As we walk, Eddie explains that El Camino provided the chance to make good on a long-held dream with his friend Samuel, a singer-songwriter who had fallen in love with the Soho outpost of Barrafina after reading about it in easyJet Traveller on a flight from Malaga to Stansted a decade ago. “When I landed, I hopped straight in a taxi to Frith Street,” Samuel recalls. “I was blown away. It became my favourite restaurant. I ate there five times a week.” He and Eddie met one evening, and found out they had Majorca in common, as well as a love of jamón and padron peppers. Eddie’s grandparents had lived there and the family still had a holiday home outside Palma, where he and his brothers would spend the summers.

“My grandfather was a painter and a bit of a rogue,” says Eddie. “He had a beautiful sailing boat and would go round the islands with my mother and her sisters painting the rich and famous. Sometimes they’d have to leave in a hurry. Eventually my grandmother suggested it might be time to settle down.” 

Once installed on Majorca, the Harts’ grandfather struck up a friendship with Samuel’s great-uncle, the poet Robert Graves, who lived there for many years. One of their favourite spots, Bar Bosch, is still going strong, just round the corner from El Camino, next to the Tortugas Fountain. It opened in 1936 and is much the same. “My grandfather and Robert Graves would come here every day, for a small coffee and a whisky,” Eddie says. “It hasn’t changed a bit. It’s still honest and brilliant and diverse.”

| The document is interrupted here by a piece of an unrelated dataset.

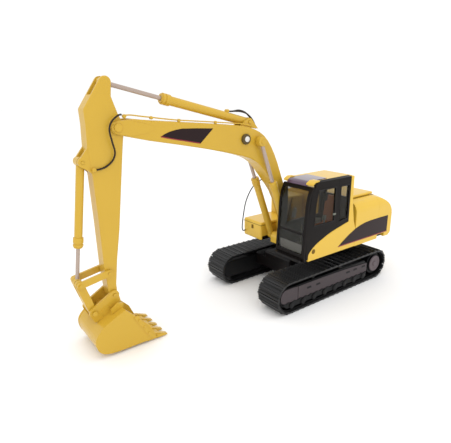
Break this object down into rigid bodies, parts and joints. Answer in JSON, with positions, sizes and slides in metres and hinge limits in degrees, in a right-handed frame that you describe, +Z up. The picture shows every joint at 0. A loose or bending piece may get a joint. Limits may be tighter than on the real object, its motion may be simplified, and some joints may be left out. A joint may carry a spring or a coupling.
{
  "type": "scale model crawler excavator",
  "caption": "Small-scale crawler excavator model with tracks, swinging house, glazed cab, cranked boom, stick, cylinders, bucket linkage and toothed bucket.",
  "frame": {"origin": "centre of the bounding box at the soles of the tracks", "axes": "+X forwards along the arm, +Y to the cab side, +Z up"},
  "size_m": [0.1656, 0.0536, 0.1011],
  "materials": {
    "arm_yellow": "gloss",
    "black": "satin",
    "glass": "clear",
    "hatch": "gloss",
    "hose": "satin",
    "interior": "matte",
    "lamp": "gloss",
    "rod": "polished",
    "track": "satin",
    "track_frame": "satin",
    "wire": "satin",
    "yellow": "gloss"
  },
  "bodies": {
    "undercarriage": {"carbody": "black", "slew_ring": "black", "track_left": "track", "track_right": "track", "track_frame_left": "track_frame", "track_frame_right": "track_frame", "drive_wheel_left": "track_frame", "drive_wheel_right": "track_frame"},
    "superstructure": {"boom_cylinder_pin": "rod", "boom_foot_pin": "rod", "boom_tower": "yellow", "cab_door": "black", "cab_interior": "interior", "cab_quarter_frame": "black", "cab_rear_wall": "yellow", "cab_right_wall": "black", "cab_roof": "yellow", "cab_side_panel": "yellow", "counterweight": "yellow", "deck": "yellow", "door_glass": "glass", "engine_hood": "yellow", "engine_housing": "yellow", "front_step": "black", "handrail": "wire", "quarter_glass": "glass", "rear_glass": "glass", "right_glass": "glass", "roof_hatch": "hatch", "seat": "interior", "storage_box": "yellow", "tank": "yellow", "windscreen_frame": "black", "windscreen_lower": "glass", "windscreen_upper": "glass"},
    "boom": {"boom": "arm_yellow", "boom_lamp": "lamp", "stick_pin": "arm_yellow", "stick_cylinder_pin": "arm_yellow", "boom_pipe": "hose"},
    "boom_cylinders": {"boom_cylinder_left": "arm_yellow", "boom_cylinder_right": "arm_yellow"},
    "boom_rods": {"boom_rod_left": "rod", "boom_rod_right": "rod"},
    "stick": {"stick": "arm_yellow", "bucket_cylinder_pin": "arm_yellow", "guide_pin": "arm_yellow", "stick_hose": "hose"},
    "stick_cylinder": {"stick_cylinder": "arm_yellow", "cylinder_hose_left": "hose", "cylinder_hose_right": "hose"},
    "stick_rod": {"stick_rod": "rod"},
    "bucket_cylinder": {"bucket_cylinder": "arm_yellow"},
    "bucket_rod": {"bucket_rod": "rod"},
    "guide_links": {"guide_link_left": "arm_yellow", "guide_link_right": "arm_yellow"},
    "power_link": {"power_link": "arm_yellow"},
    "bucket": {"bucket": "arm_yellow", "bucket_teeth": "arm_yellow", "bucket_pin": "arm_yellow"}
  },
  "joints": [
    {"name": "swing", "type": "hinge", "parent": "undercarriage", "child": "superstructure", "pos_m": [-0.03177, 0, 0.0211], "axis": [0, 0, 1], "continuous": true},
    {"name": "boom_lift", "type": "hinge", "parent": "superstructure", "child": "boom", "pos_m": [-0.02617, -0.002, 0.0314], "axis": [0, -1, 0], "range_deg": [-70, 28]},
    {"name": "boom_cylinder_tilt", "type": "hinge", "parent": "superstructure", "child": "boom_cylinders", "pos_m": [-0.02107, -0.002, 0.0239], "axis": [0, -1, 0], "range_deg": [-68.5, 27.4]},
    {"name": "boom_rod_travel", "type": "slide", "parent": "boom_cylinders", "child": "boom_rods", "axis": [0.3528, 0, 0.9357], "range_m": [-0.01003, 0.00401]},
    {"name": "stick_swing", "type": "hinge", "parent": "boom", "child": "stick", "pos_m": [0.06203, -0.002, 0.0838], "axis": [0, -1, 0], "range_deg": [-38, 62]},
    {"name": "stick_cylinder_tilt", "type": "hinge", "parent": "boom", "child": "stick_cylinder", "pos_m": [0.00163, -0.002, 0.0827], "axis": [0, -1, 0], "range_deg": [-1.9, 3.2]},
    {"name": "stick_rod_travel", "type": "slide", "parent": "stick_cylinder", "child": "stick_rod", "axis": [0.9681, 0, 0.2505], "range_m": [-0.01529, 0.00937]},
    {"name": "bucket_curl", "type": "hinge", "parent": "stick", "child": "bucket", "pos_m": [0.06923, -0.002, 0.0217], "axis": [0, -1, 0], "range_deg": [-80, 60]},
    {"name": "guide_link_swing", "type": "hinge", "parent": "stick", "child": "guide_links", "pos_m": [0.07023, -0.002, 0.0309], "axis": [0, -1, 0], "range_deg": [-64.4, 48.3]},
    {"name": "power_link_swing", "type": "hinge", "parent": "guide_links", "child": "power_link", "pos_m": [0.08133, -0.002, 0.0289], "axis": [0, -1, 0], "range_deg": [-30.1, 40.1]},
    {"name": "bucket_cylinder_tilt", "type": "hinge", "parent": "stick", "child": "bucket_cylinder", "pos_m": [0.07513, -0.002, 0.0728], "axis": [0, -1, 0], "range_deg": [-6.5, 4.9]},
    {"name": "bucket_rod_travel", "type": "slide", "parent": "bucket_cylinder", "child": "bucket_rod", "axis": [0.1398, 0, -0.9902], "range_m": [-0.00789, 0.01052]}
  ],
  "couplings": [
    {"joint": "boom_cylinder_tilt", "follows": "boom_lift", "ratio": 0.96},
    {"joint": "boom_rod_travel", "follows": "boom_lift", "m_per_rad": 0.00805},
    {"joint": "stick_cylinder_tilt", "follows": "stick_swing", "ratio": 0.05},
    {"joint": "stick_rod_travel", "follows": "stick_swing", "m_per_rad": -0.01385},
    {"joint": "guide_link_swing", "follows": "bucket_curl", "ratio": 0.789},
    {"joint": "power_link_swing", "follows": "bucket_curl", "ratio": -0.492},
    {"joint": "bucket_cylinder_tilt", "follows": "bucket_curl", "ratio": 0.08},
    {"joint": "bucket_rod_travel", "follows": "bucket_curl", "m_per_rad": -0.00739}
  ]
}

Barrels of local vermouth / Image: Joseph Fox

Majorca has hundreds of years of food history, but Eddie and Samuel felt they could bring a bit of big-city polish to the offering. “I thought there was an opportunity to do something different, but I was too busy in London and too scared to strike out on my own,” says Eddie. It wasn’t until the start of last year that he decided to take the plunge. They found the site in the spring and were open six months later, after a frenetic period of designing, hiring and battling with the local authorities. Samuel has chosen the wine list, which includes 10 from the island, 19 from the rest of Spain and two from France. His partner, Elsa, a designer, took the lead on the interior, which is inspired by bars in Cuba and Spain. We drop into one of their suppliers, a hip-as-you-like nearby coffee roaster called Mistral, which represents the new school of Majorcan food and drink.

Change is arriving slowly. Eddie explains that the tradition for wealthier locals is to eat at home and a meal at El Camino, where the average spend is around €40 per head, seems like the height of lavishness. “The main complaint is that we are expensive, which upsets me slightly,” he says. “If you’re sourcing the best milk-fed lamb on the island, you have to pay for it.” Another of their suppliers is nearby: Mallorcària, a wine shop run by their friend Xavi. At Bodega Santa Clara, Ute, a German expat, serves excellent natural wines for “ridiculously cheap” prices, according to Hart, to customers sitting on upturned plastic buckets.

The counter service at El Camino / Image: Joseph Fox

Eddie points out that his change of venue has not meant a life of monk-like restraint quite yet. “Palma seems to me a healthier, happier place to hit it hard than back home. Samuel and I can have our Campari and soda at 5pm and all feels well with the world.” For Samuel, opening the restaurant has been a career change and a chance to use years of wine expertise to help promote Majorca’s small growers. For Eddie, you sense the restaurant has been a route back to himself, offering purpose and solace, and a way to escape the metropolitan distractions of success.

Later in the evening, we ponder a destination for a last couple of dishes and perhaps a glass of something. Eddie suggests a few places before the truth comes out. “Quite honestly, I think we should go back to El Camino,” he says. He grins with relief when I agree. We totter over to find a queue of expectant customers that has started to mill around the block. Inside, the restaurant is packed. Spanish, English, French and German voices rise above the clatter from the kitchen. Samuel pours the wine, Eddie walks the length of the bar, checking his guests are happy, checking everything is just so, doing what he does best: selling tapas.

El Camino, Carrer de Can Brondo, 4, 07001 Palma
elcaminopalma.es

Know your tapas: how to order like a pro

Garlicky scallops at El Camino / Image: Joseph Fox

Trempó

A classic Majorcan salad, often served as a starter in the summer. It’s made up of tomato, white onion and green pepper, dressed in oil and lemon with a hint of pepper or cumin. It can also be served on a flatbread base, a bit like a pizza.

Frito Mallorquín

Literally meaning ‘Marjorcan fry’, this is a rich, hearty dish, with lamb – usually including offal, like liver or kidney – cut into pieces and fried with peeled potatoes, onions, fennel, artichoke, garlic, red pepper and peas.

Lechona

The classic Balearic feasting dish, a suckling pig seasoned and flavoured with garlic, olive oil and a splash of brandy, then roasted until tender.

Ensaïmada

A flat, rich breakfast pastry, traditionally made with reduced pork lard called saïm. Enjoy with coffee and orange juice, and perhaps pa amb oli, another classic Majorcan breakfast of bread with tomato, garlic and olive oil.